Q: What is the role of the Academic Senate? Has it changed over the years?

Essentially, the Academic Senate serves to represent faculty on a variety of venues – this can be done either formally or informally. We provide advice and counsel to administrative leaders, as well as insight into how the faculty views various positions and policies. I think part of our job is to ask tough questions.

We recommend actions to the president, and he listens carefully to what the senate has to say. As the university has grown, we’ve grown as well. We have 44 senators who represent the various colleges and departments on campus, as well as administrative representatives.


Q: What are some of the major issues this year?

As you can guess, there are several. One concern is the declining numbers of tenured faculty members. As we bring in more students, the workload increases and so we need more professors. In an area like Southern California, where property values are high, it can be difficult to attract and retain new tenure-track faculty.

I also think we need to look at our criteria for tenure. It’s often more difficult to be published today and many of these young professors are being encouraged to take on leadership and civic roles. In some instances, I believe we should reward service and civic engagement more appropriately.


Q: Are there other issues that are causing concern?

We are reviewing policies – many of them several years old. There are lots of rules and regulations that may have been appropriate at the time they were drafted but now no longer apply. I’m currently looking at 149 university policy statements; 79 are out for review.



Seventy-nine policy statements are out for review?


Yes, many of them are quite old – some people have either forgotten them or weren’t even aware of them. I’m getting lots of e-mails from people who haven’t seen these in years. That’s fine – we’re just doing some housekeeping to see what should stay and what needs to be dismissed or revised.


Q: Another issue is civility on campus?

This is a problem on a number of campuses, not just Fullerton.
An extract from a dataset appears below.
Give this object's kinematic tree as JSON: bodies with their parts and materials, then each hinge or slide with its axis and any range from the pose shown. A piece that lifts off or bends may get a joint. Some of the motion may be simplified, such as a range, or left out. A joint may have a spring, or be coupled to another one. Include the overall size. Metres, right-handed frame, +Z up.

In fact, I think it’s a general problem in our society. People just aren’t as respectful of others as they should be. For instance, when I was giving a test last week, about a quarter of the students had cell phones that went off. It’s distracting and, quite frankly, rude to others – especially during a test!

Of course, that’s just one example. I am concerned when I see rudeness and disrespect on campus – faculty to students, students to faculty, students and faculty to staff members and vice versa. I think many have lost sight of how to treat one another. I find that disturbing.


Q: Do Academic Senates differ from campus to campus?

The composition differs, as does the membership. In addition to faculty members, we have two students, an emeritus professor, the president and vice president of academic affairs. Other campuses may structure their senate differently. We elect the chair and appoint committee members.


Q: Is there a structure in terms of how the various colleges are represented?
A:  We want to make sure that there is representation for each college, as well as administration and student services.

Q: What are the qualities that an Academic Senate should have to ensure that it is effective?
A:  I think you need to focus on those issues that are within your sphere of influence. Sometimes senates will want to vote on issues that they can’t impact. To me – while the goal may be worthy – it’s not something that’s within our purview. We try to limit our focus to areas that are germane to instruction.
Q: Why do you keep serving as chair?
A: I ask myself that same question! Actually, in my years of teaching, I’ve grown up with the concept of academic governance. I truly believe in the importance of this senate to the overall well-being of Cal State Fullerton.
Q: Are there any accomplishments you are most proud of?

I think it’s important to be a visible academic chair. I try to network and bring in others. I advocate for the senate and try to encourage others to become involved.

I also am proud of the number of faculty members who have stayed here for so many years. They have become the institutional memory for the campus. What I find very rewarding is the number of emeriti, as well as faculty members close to retirement, who still volunteer for this committee and others. To me, that represents a commitment to this campus and to students. That sort of loyalty and sense of purpose are what can set a campus apart.